Doodledog Thu 21-Dec-23 09:18:43

That sentence went awry, didn't it? grin

sazz1 Fri 22-Dec-23 00:42:06

Thanks for all your replies. She asked for it the next day but I said no
She's quite spoilt and gets bought everything she asks for as she's an only child. I think she was quite shocked that I said no. Lesson learned there

BlueBelle Fri 22-Dec-23 04:04:46

I m glad you resolved it but honestly I think it’s a big fuss about nothing she said she didn’t want it (for whatever reason) I would have accepted her decision put it back in my purse and waited to be asked if she changed her mind but I don’t think I’d have felt so rebuffed as you I also don’t see it as her being rude apart from she should have added a thank you but she’s only 8 who knows what was going on in her head
Not the end of the world

Hithere Fri 22-Dec-23 04:48:03

So instead of asking why she didnt want the money the first day and understanding where your own grandchild came from, you judge her upbringing and scold her

I wouldn't be surprised if she never accepts anything from you ever again

Lovetopaint037 Fri 22-Dec-23 09:31:38

Delila

Some young children have quite a conscience and perhaps your GD had an idea you might not be able to afford to give her money you really need for yourself?
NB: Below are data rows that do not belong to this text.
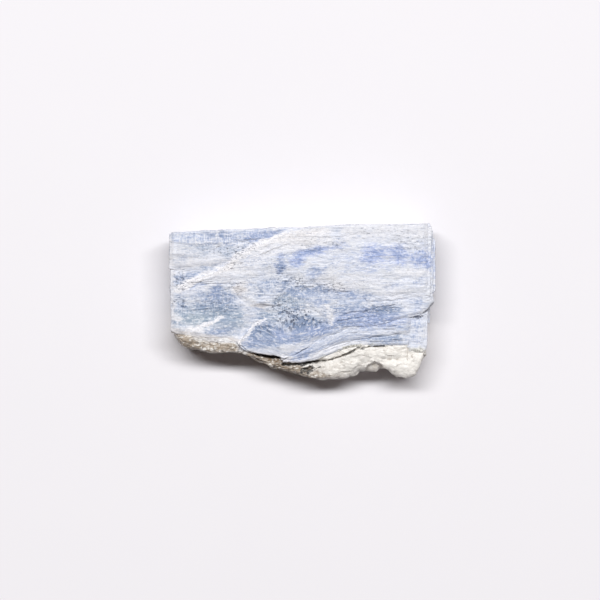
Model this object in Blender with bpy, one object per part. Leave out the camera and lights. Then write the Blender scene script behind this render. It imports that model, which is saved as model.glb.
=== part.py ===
"""Kyanite blade cluster: flat blades of blue and white kyanite grown side by side, on a wedge of quartz.

Row frame: +Z up, +X along the blades, +Y towards the straight back edge. The origin is the centre of
the flat base, so the specimen rests on Z = 0. Lengths in this file are millimetres, and `new_object`
turns each mesh into Blender's metres.
"""

import bpy
import numpy as np

MM = 0.001

# Driving dimensions of the specimen.
LEFT_END, RIGHT_END = -33.0, 32.6  # where the blades break off, along X
BACK_LEFT, BACK_RIGHT = 17.2, 19.5  # Y of the straight back edge at its two ends
BODY_TOP = 10.2  # top of the blades that carry the rest
GAP = 0.3  # clear space between the kyanite and the quartz
DRAFT = 0.18  # how far a blade's top edge stands in from its lower edge

# The blades of the body, from the base up: share of the body's height at its top, how far its back,
# left and right edges stand in from the driving dimensions, and Y of its hidden front edge.
BODY_BLADES = (
    (0.16, 1.7, 2.3, 2.9, -3.0),
    (0.32, 0.6, 0.9, 1.3, -3.8),
    (0.49, 1.2, 1.5, 2.0, -4.6),
    (0.65, 0.1, 0.3, 0.5, -5.4),
    (0.82, 0.8, 0.8, 1.2, -6.2),
)
BODY_OVERLAP = 0.15  # how far each blade sinks into the one below it

# Front edge of the top blade of the body, left to right, where it shows above the quartz.
SHOWN_FRONT = (
    (-32.6, -7.2), (-30.4, -8.5), (-28.1, -8.7), (-25.5, -9.1), (-23.0, -9.9), (-17.8, -10.1),
    (-16.2, -10.9), (-14.9, -12.3), (-10.2, -13.1), (-5.5, -13.6), (-4.9, -14.9), (-0.6, -15.2),
    (3.8, -14.3), (8.0, -12.6), (12.0, -11.5), (16.0, -11.0), (22.0, -10.9), (26.6, -10.8),
    (27.3, -12.5), (30.4, -12.6),
)
SHOWN_LEFT = (-33.2, 4.0)
SHOWN_RIGHT = (
    (30.4, -12.6), (31.3, -11.0), (31.4, -2.2), (32.9, 0.2), (32.4, 1.6), (33.3, 3.0), (33.3, 15.4),
    (32.2, 16.6), (32.0, 19.5),
)

# The thin blades and ledges on top of the body: name, levels of the lower and upper face, slope of
# the upper face along X and Y, back edge and front edge, both left to right.
PLATES = (
    ("blue_face", 9.9, 11.35, 0.0, 0.006,
     ((-32.1, 11.0), (-24.0, 10.0), (-10.0, 9.5), (0.0, 8.0), (12.0, 6.5), (31.9, 5.0)),
     ((-31.8, -7.4), (-30.5, -8.3), (-28.1, -8.5), (-25.6, -8.9), (-23.1, -9.7), (-19.4, -9.8),
      (-16.4, -10.1), (-15.2, -11.6), (-13.2, -12.6), (-10.1, -13.0), (-5.6, -13.4), (-4.4, -13.7),
      (-1.9, -12.0), (1.9, -10.1), (6.9, -8.2), (10.6, -7.2), (16.9, -6.1), (23.1, -4.7),
      (27.6, -3.8), (29.2, -3.5), (31.2, -1.9), (32.8, -0.2))),
    ("upper_ledge", 9.8, 10.95, 0.0, 0.006,
     ((-6.0, -11.0), (0.0, -7.0), (27.3, -2.0)),
     ((-5.2, -14.4), (-3.1, -14.6), (0.6, -13.6), (5.6, -11.8), (10.6, -10.1), (16.4, -9.1),
      (21.9, -8.2), (27.0, -7.8))),
    ("lower_ledge", 9.7, 10.6, 0.0, 0.0,
     ((-5.4, -12.0), (0.0, -9.0), (26.9, -4.0)),
     ((-5.0, -15.0), (-0.6, -15.3), (3.9, -14.3), (8.1, -12.7), (11.9, -11.5), (15.9, -10.9),
      (20.6, -10.8), (26.5, -10.6))),
    ("corner_block", 9.6, 10.45, 0.0, 0.0,
     ((27.3, -2.6), (31.2, -1.4)),
     ((27.4, -12.3), (30.3, -12.4))),
    ("end_step_low", 9.75, 10.85, 0.0, 0.0,
     ((29.5, 17.6), (32.6, 17.8)),
     ((29.5, 1.4), (32.6, 1.9))),
    ("end_step_high", 9.85, 11.5, 0.0, 0.0,
     ((29.0, 18.4), (32.0, 18.6)),
     ((29.0, 1.0), (31.9, 1.2))),
    ("left_back", 9.95, 11.85, 0.0, 0.0,
     ((-32.4, 16.9), (-24.4, 17.8), (-15.6, 18.1), (-6.9, 18.4), (2.0, 18.6)),
     ((-32.5, 8.3), (-29.9, 7.5), (-26.1, 8.1), (-23.1, 8.5), (-20.1, 9.0), (-15.6, 10.0),
      (-8.1, 11.9), (-2.0, 15.0), (2.0, 17.6))),
    ("crest", 9.87, 12.05, 0.0, 0.045,
     ((-29.7, 4.1), (-26.6, 5.9), (-22.6, 7.1), (-19.6, 8.9), (-16.1, 11.5), (-12.6, 13.5),
      (-8.6, 15.0), (-4.6, 17.0), (-1.1, 18.3), (6.9, 18.9), (15.6, 19.2), (25.6, 19.3),
      (31.2, 19.3)),
     ((-30.1, 2.9), (-25.1, 4.5), (-21.9, 4.6), (-15.6, 4.3), (-8.6, 5.1), (-4.1, 6.1),
      (-1.1, 5.3), (0.6, 3.8), (2.6, 3.6), (4.9, 4.3), (7.1, 4.6), (8.1, 2.4), (12.4, 2.7),
      (14.9, 1.7), (16.1, 0.3), (20.6, 0.2), (25.6, 0.7), (31.6, 0.9))),
    ("pale_patch", 10.3, 11.62, -0.008, 0.0,
     ((-17.5, 5.2), (-10.0, 6.2), (-3.0, 7.2)),
     ((-17.5, 3.8), (-15.4, 0.4), (-12.4, -1.1), (-7.6, -1.5), (-5.2, 0.6), (-3.0, 5.0))),
    ("middle_patch", 10.4, 11.6, 0.0, 0.0,
     ((0.1, 0.9), (4.4, 1.5), (8.6, 0.9)),
     ((0.1, -2.1), (2.4, -3.1), (4.9, -4.1), (6.4, -5.8), (7.6, -4.8), (8.6, -3.0))),
    ("toe_ledge", 10.35, 11.5, -0.010, 0.008,
     ((-27.8, -7.6), (-25.6, -6.4), (-23.1, -5.2), (-20.0, -3.8), (-17.6, -5.6)),
     ((-27.8, -8.0), (-24.4, -8.9), (-20.4, -9.3), (-17.6, -9.0))),
    ("belly_ledge", 10.25, 11.75, -0.030, 0.012,
     ((-15.7, -10.3), (-14.1, -8.0), (-11.6, -6.0), (-8.6, -4.3), (-4.4, -3.6), (0.2, -5.0),
      (5.6, -8.6)),
     ((-15.7, -10.6), (-13.3, -12.3), (-10.1, -12.9), (-5.8, -13.4), (-4.6, -14.2), (-1.9, -13.0),
      (2.2, -11.0), (5.6, -9.2))),
)

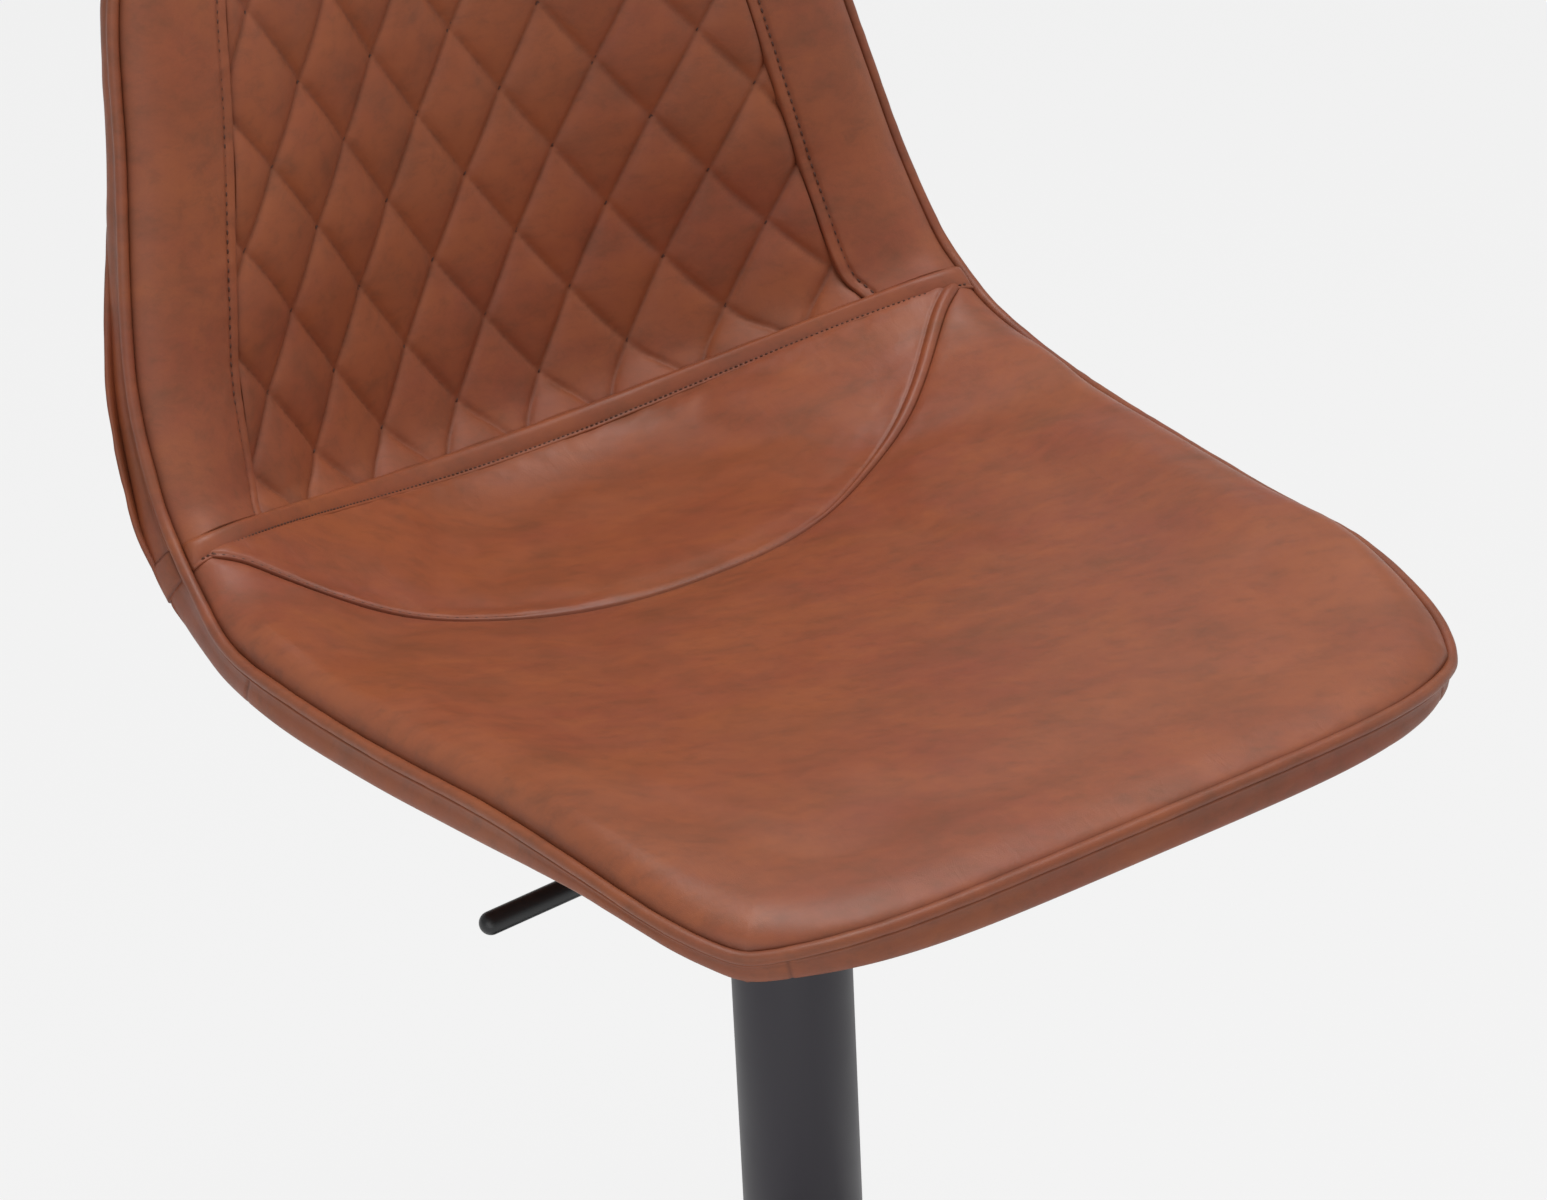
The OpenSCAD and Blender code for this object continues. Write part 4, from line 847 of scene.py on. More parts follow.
def make_hip_cushion():
    """The crescent panel between the seat and the strap, with the stitched rib along its lower seam."""
    form, sizes = seat_form(), bpy.context.scene.stool_sizes
    end = CRESCENT_END + 0.012
    s, b = np.meshgrid(np.linspace(-end, end, 281), closer_ends(121, 0.5), indexing="ij")
    first = form.crescent(s)
    t = first + (form.strap_low_row + 0.05 - first) * b
    points = form.point(s, t)
    edge = distance_to(points, form.edge)
    seam = distance_to(points, form.crescent_seam(end))
    strap = distance_to(points, form.seam_line(np.linspace(-end, end, 900), form.strap_low_row))
    side = roll(edge - HIP_INSET, SEAT_ROLL)
    height = crowned(sizes.leather + sizes.seat_crown, side)
    # The rib along the seam, with a groove on both sides where it is raised
    rib, raised = rib_width(s), rib_raised(s)
    dips = 0.0014 * (1 - roll(seam, 0.0008 + 0.35 * rib)) + 0.0008 * ridge(seam, rib, 0.0010)
    dips -= 0.0012 * ridge(seam, rib * 0.5, rib * 0.4) * raised
    height -= dips * smooth_step(edge, 0.0, 0.012)
    height += 0.0012 * (1 - smooth_step(seam, rib, rib + 0.012)) * (1 - raised)
    # Drawn in under the strap
    height -= 0.0022 * (1 - roll(strap, 0.007))
    held = (edge < 0.006) | (seam < rib + 0.001) | (strap < 0.003)
    height += puffed(form, s, t, height, held, 3.0, 0.004)
    height += 0.0009 * soft_noise(points, 0.045, 5) * side * smooth_step(seam, 0.006, 0.03)
    height += puckers(points, seam - rib, 0.012, 0.007, 6) * smooth_step(seam, rib, rib + 0.004)
    height += puckers(points, strap, 0.010, 0.006, 7)
    # Painted shade in the crescent seam, beside the rib, under the strap and along the piping
    crease_shade = np.max([0.25 * ridge(seam, 0, 0.0008), 0.25 * ridge(seam, rib, 0.0008),
                     0.3 * ridge(strap, 0, 0.0010), 0.5 * ridge(edge, HIP_INSET, 0.0012)], axis=0)
    piece = add_pad("hip_cushion", form.place(s, t, height), pad_floor(s, t), material("leather"), crease_shade)
    seat_piece(piece, "leather", "hip_panel")
    make_crescent_stitches(form, sizes)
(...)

Perhaps saying “no” tactfully was tricky for her, so she just resorted to an unadorned rejection.

My first thought was along those lines. I remember my gs at about that age insisting that I didn’t buy him something as he said “it was greedy”. He remained like this and would only accept so much and no more. His brother wasn’t like this and loved having money given him. I remember about that time after having relatives giving him money he came to me and asked if I would put it into a savings account I had opened for him. I suggested he bought something he wanted first. He replied it was too much money “for a kid like me”. I was amused at the time. He has grown up and remained very balanced and sensible with money. He spends and he saves. He works in finance now after studying financial economics at university (first class degree). He is the only one in the family like this. He just thinks things through.